Un franc-maçon excommunié en 1911
A. Laurendeau s’est rétracté et a écrit une lettre de soumission à son évêque que celui-ci s’est empressé de publier dans la presse locale. Il n’a pas été excommunié. Mgr Archambault est mort en 1913 et A. Laurendeau a pu continuer ses conférences sur la séparation nécessaire entre la science et la religion, tout en étant plus discret.
Mais il y a bien eu une excommunication à Joliette en 1911. Le nom du paroissien est resté anonyme mais j’imagine que tout le monde à Joliette devait savoir de qui il s’agissait.
J’ai eu beau chercher je n’ai pas trouvé trace de l’excommunication d’Alphonse Durand en 1912 dans les archives. Marcel Ducharme s’est peut-être trompé d’une année et le paroissien anonyme serait Alphonse Durand? C’est bien possible, sa carrière était assez florissante pour qu’il puisse se permettre d’être indépendant d’esprit en défiant les autorités religieuses.
En fait il a continué sa carrière. Dans L’Étoile du Nord du 24 août 1916 on apprend qu’il a reçu un contrat du gouvernement du Québec pour agrandir le palais de justice de Joliette. Il a aussi travaillé à celui de Trois-Rivières. Ce serait curieux qu’un excommunié notoire ait pu continuer à bénéficier de contrats des autorités publiques mais on ne sait jamais.
Alphonse Durand est décédé en 1937, un an après sa femme Marie Schewer. À l’occasion de son décès le conseil de la Cité de Joliette a publié un hommage qui ne fait pas mention d’une quelconque excommunication ni d’une mise à l’écart de la bonne société.
Il me semble que Joliette a connu une époque où elle était une ville plutôt libérale, où les arts et la philosophie étaient très vivants. Ce n’est qu’à partir de 1904 à son arrivée comme évêque que Mgr Archambault a resserré la vis et commencé la chasse aux francs-maçons et aux libres penseurs. Excommunier un paroissien ce n’était pas courant, c’est le dernier recours de l’évêque.
Alors que l’Institut de Montréal s’était attiré les foudres du clergé, celui de Joliette semble s’être fait avec l’aide et la participation tacite du clergé local. L’architecte du bâtiment était Joseph Michaud c.s.v. le professeur d’Alphonse Durand.

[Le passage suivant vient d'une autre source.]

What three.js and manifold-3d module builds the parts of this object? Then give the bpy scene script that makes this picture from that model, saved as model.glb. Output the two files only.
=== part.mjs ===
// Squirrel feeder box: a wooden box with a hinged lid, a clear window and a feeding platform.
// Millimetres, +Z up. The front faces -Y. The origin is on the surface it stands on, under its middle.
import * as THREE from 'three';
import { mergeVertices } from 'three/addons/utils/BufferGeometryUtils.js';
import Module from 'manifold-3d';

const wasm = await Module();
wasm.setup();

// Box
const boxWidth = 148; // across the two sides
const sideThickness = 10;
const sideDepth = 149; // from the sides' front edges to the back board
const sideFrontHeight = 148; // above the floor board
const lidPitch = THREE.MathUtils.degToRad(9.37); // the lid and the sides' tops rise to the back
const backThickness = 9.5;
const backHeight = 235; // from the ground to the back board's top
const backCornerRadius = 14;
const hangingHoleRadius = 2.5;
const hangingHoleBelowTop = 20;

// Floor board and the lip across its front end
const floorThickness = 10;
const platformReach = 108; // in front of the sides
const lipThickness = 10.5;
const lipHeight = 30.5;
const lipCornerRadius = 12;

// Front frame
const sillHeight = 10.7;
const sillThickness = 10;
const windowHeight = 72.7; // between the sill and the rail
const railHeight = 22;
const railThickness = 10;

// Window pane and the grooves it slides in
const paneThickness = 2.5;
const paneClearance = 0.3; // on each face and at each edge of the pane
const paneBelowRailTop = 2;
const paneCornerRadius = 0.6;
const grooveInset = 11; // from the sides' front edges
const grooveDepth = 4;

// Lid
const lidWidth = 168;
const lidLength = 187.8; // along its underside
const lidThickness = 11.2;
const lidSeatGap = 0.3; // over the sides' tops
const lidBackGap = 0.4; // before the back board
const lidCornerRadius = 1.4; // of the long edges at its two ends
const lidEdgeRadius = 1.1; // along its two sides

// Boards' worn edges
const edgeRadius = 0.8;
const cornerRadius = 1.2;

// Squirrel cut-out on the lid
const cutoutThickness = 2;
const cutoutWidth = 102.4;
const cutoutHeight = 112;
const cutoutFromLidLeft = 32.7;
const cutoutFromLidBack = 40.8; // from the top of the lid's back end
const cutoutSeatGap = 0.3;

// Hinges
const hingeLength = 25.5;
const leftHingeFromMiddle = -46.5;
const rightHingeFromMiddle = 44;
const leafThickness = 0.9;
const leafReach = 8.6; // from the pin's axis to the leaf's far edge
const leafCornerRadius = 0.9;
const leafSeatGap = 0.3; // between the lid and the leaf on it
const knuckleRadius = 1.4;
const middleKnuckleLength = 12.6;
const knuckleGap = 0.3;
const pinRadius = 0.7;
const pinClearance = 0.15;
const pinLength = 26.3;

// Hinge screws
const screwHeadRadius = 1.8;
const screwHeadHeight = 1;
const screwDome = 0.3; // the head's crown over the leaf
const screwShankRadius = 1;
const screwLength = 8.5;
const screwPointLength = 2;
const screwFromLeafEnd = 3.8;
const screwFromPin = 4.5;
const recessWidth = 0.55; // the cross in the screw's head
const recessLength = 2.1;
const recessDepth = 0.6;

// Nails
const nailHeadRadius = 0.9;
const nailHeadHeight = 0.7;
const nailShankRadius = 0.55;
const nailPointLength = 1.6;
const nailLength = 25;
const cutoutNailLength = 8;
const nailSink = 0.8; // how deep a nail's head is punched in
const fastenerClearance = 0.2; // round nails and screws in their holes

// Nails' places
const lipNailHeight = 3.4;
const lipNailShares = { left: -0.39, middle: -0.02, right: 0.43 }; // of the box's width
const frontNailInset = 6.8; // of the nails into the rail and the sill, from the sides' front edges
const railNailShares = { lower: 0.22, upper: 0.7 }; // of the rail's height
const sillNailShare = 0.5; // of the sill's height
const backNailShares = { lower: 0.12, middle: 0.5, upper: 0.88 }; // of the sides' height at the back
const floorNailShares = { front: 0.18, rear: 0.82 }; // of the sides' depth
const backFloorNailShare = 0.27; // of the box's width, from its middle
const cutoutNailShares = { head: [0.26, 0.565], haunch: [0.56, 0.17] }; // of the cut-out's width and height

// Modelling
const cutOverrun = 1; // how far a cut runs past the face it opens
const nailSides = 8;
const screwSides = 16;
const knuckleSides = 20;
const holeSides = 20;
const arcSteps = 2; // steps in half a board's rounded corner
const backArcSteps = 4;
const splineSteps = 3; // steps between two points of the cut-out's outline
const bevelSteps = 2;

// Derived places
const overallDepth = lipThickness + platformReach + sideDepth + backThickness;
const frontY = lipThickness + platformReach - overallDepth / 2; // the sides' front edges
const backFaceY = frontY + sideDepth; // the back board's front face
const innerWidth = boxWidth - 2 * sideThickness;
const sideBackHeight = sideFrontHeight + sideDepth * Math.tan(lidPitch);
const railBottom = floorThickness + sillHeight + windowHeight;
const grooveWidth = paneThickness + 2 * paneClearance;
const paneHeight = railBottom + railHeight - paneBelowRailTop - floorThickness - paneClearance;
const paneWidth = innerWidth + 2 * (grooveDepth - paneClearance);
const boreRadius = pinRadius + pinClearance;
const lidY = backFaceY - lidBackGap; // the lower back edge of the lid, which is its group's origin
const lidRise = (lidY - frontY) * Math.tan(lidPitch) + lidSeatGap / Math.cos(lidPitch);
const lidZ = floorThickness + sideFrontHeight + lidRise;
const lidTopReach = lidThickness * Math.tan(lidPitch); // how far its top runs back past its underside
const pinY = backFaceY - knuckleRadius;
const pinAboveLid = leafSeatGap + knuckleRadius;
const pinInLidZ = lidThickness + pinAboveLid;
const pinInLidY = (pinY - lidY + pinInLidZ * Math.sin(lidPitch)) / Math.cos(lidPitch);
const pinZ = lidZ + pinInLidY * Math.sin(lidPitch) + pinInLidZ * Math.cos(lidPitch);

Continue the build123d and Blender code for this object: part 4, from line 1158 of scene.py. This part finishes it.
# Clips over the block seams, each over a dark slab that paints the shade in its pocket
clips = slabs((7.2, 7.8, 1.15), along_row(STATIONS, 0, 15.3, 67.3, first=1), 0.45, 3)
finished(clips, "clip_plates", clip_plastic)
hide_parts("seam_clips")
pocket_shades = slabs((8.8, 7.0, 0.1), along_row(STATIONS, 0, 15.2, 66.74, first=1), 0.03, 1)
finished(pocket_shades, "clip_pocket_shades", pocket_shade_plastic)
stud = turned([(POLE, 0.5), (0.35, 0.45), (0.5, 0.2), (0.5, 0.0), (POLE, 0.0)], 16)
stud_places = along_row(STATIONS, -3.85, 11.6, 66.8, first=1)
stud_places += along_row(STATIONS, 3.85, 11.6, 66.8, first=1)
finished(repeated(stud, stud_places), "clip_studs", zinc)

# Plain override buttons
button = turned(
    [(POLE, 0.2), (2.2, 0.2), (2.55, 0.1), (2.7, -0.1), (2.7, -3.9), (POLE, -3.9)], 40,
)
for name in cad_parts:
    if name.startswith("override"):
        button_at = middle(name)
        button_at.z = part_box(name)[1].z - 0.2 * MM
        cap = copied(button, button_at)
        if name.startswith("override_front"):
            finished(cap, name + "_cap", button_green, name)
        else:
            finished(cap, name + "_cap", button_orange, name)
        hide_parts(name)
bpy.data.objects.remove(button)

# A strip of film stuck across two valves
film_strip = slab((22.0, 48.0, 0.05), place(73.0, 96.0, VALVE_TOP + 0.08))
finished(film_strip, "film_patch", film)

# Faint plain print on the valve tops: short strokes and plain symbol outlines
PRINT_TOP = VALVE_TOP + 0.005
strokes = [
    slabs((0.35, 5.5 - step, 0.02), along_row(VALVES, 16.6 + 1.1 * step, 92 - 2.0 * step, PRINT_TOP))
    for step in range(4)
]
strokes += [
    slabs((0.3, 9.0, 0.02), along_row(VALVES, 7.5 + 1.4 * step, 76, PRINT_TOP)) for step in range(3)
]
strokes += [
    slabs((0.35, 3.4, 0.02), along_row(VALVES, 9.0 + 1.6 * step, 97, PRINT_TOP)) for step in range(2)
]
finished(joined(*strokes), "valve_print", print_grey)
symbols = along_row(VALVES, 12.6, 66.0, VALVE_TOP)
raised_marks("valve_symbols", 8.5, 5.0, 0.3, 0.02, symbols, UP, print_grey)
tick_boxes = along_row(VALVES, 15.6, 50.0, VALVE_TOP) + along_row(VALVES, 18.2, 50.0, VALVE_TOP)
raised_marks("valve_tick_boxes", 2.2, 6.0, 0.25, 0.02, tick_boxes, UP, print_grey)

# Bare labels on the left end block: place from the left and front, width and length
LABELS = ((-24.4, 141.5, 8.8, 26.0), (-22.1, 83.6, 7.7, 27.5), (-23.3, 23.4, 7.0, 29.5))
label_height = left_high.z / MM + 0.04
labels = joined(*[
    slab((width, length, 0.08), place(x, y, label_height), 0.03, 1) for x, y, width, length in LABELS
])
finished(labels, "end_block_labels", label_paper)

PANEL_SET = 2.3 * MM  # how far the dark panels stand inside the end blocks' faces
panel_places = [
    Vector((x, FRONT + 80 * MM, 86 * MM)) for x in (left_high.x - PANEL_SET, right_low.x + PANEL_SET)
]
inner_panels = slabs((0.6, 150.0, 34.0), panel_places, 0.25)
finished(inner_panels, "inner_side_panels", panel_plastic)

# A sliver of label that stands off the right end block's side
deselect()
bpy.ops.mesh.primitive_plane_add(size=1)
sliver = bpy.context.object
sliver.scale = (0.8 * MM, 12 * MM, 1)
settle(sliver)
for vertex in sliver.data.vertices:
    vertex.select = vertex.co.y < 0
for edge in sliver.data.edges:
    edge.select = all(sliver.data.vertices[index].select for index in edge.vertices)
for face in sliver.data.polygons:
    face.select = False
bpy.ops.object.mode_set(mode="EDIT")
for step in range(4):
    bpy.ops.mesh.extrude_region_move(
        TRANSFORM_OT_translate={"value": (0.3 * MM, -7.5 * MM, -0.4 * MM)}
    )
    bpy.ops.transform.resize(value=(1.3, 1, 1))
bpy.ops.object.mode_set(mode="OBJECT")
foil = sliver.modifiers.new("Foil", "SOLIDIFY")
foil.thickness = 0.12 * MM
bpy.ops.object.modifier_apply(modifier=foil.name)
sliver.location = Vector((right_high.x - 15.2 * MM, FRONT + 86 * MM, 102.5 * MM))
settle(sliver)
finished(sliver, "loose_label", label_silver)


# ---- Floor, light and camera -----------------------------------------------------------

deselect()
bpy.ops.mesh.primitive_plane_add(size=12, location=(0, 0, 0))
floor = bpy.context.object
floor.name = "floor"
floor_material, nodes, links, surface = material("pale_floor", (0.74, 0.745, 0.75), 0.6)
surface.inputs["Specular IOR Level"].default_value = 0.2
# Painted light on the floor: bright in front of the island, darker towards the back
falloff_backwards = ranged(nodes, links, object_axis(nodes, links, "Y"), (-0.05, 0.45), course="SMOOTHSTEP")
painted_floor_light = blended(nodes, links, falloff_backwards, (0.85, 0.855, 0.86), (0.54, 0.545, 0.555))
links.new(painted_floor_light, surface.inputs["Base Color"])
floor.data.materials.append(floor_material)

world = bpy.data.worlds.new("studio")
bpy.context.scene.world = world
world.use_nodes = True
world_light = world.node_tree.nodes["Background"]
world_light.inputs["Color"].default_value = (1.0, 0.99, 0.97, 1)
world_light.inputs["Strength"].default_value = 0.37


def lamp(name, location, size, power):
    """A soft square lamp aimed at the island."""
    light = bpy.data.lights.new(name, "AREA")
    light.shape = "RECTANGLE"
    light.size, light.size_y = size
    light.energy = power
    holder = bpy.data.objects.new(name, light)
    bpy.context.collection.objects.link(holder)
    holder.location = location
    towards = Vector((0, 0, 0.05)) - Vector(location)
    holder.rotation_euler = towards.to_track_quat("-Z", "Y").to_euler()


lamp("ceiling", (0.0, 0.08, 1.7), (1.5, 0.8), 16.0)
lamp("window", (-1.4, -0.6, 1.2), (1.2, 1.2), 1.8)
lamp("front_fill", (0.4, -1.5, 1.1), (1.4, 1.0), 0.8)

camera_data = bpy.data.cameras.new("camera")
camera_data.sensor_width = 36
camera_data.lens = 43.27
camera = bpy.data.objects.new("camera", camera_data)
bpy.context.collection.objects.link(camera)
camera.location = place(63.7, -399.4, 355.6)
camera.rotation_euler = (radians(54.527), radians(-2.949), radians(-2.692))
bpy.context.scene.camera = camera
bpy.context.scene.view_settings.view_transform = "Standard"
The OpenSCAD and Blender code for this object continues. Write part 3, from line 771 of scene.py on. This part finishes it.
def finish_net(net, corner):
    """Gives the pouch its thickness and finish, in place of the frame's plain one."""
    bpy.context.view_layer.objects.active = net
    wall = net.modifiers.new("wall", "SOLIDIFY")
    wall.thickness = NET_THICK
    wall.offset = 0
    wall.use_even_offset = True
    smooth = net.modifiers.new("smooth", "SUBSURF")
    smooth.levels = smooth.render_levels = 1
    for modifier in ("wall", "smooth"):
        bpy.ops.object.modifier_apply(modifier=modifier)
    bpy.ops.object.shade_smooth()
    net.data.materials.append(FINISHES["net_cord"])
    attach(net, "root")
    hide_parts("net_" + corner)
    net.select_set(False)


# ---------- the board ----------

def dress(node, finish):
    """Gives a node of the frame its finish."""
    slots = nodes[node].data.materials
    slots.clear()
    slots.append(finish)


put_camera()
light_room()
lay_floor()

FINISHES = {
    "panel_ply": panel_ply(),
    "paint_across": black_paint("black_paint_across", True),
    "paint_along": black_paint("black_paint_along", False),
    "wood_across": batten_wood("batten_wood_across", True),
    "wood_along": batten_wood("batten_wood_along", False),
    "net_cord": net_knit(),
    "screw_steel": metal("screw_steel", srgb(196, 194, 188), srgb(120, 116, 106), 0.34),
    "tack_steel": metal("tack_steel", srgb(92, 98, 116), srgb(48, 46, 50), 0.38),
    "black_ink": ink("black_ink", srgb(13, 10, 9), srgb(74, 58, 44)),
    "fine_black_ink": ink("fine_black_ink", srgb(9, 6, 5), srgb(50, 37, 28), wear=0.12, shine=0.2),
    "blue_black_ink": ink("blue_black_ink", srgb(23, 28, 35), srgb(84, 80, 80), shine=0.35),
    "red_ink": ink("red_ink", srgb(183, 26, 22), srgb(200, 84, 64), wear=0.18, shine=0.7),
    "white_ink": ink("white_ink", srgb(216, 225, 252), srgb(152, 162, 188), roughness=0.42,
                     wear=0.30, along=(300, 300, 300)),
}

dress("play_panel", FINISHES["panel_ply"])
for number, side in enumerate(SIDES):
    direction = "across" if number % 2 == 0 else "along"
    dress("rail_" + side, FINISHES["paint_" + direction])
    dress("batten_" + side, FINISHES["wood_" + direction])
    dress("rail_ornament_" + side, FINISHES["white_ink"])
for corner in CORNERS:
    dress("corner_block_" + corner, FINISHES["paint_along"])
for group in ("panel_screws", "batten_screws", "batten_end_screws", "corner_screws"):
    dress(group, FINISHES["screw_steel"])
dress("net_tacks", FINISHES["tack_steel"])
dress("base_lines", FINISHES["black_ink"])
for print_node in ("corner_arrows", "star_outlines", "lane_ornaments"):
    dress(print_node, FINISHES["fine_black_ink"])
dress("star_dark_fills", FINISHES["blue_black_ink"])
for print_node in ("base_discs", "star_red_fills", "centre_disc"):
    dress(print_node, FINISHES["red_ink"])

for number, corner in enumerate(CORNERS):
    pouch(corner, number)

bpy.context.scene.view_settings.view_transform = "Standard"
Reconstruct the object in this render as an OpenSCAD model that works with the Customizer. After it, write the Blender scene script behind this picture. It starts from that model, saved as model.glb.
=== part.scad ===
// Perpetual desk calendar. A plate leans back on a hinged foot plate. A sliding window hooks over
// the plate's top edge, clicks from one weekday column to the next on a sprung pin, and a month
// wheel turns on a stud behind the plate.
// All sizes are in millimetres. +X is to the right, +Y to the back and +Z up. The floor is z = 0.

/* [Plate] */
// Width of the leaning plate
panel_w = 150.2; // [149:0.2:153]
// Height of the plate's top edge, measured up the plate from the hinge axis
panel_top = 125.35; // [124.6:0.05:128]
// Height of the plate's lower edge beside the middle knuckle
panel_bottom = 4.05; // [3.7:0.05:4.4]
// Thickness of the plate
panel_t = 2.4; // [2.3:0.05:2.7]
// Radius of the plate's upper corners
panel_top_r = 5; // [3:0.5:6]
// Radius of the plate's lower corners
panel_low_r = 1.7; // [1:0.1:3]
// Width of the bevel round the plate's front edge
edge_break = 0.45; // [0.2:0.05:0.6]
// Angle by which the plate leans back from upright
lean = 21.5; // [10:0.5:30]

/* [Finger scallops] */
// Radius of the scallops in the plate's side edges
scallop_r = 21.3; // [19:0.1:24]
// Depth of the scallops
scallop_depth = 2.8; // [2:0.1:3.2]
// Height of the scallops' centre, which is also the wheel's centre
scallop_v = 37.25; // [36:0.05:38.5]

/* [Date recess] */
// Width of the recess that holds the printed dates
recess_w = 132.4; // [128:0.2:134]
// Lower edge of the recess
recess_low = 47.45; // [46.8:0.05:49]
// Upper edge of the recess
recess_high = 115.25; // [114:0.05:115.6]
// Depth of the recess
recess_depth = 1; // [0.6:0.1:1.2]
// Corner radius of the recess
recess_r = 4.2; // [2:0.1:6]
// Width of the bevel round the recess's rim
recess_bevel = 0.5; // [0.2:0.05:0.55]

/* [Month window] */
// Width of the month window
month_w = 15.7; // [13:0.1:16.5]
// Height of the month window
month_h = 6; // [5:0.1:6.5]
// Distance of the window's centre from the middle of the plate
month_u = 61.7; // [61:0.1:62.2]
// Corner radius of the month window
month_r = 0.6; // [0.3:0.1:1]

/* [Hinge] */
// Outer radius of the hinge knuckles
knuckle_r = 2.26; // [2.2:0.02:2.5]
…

Lire: Monument historique à vendre, l’Institut de Joliette
Une belle maison sur le boulevard Manseau
Cette maison sur le boulevard Manseau au coin de la rue Ste-Angélique est parfaitement entretenue avec un beau grand jardin autour. C’est un exemple typique des réalisations du couple Schewer-Durand.
Je doute que monsieur Durand soit né où est le dépanneur Karam.Sur l’ évaluation de la ville cette maison aurait été construite en1895.
J’ai corrigé le texte en écrivant qu’il est né dans une maison située au coin des rues Notre-Dame et St-Barthélémy, là où se trouve le dépanneur Karam aujourd’hui. C’est vrai qu’il n’y a plus beaucoup de maison datant de 1858 à Joliette, je crois qu’il n’y a que l’Institut sur la rue Manseau et une vieille maison de la rue Lavaltrie. Merci d’avoir fait la remarque.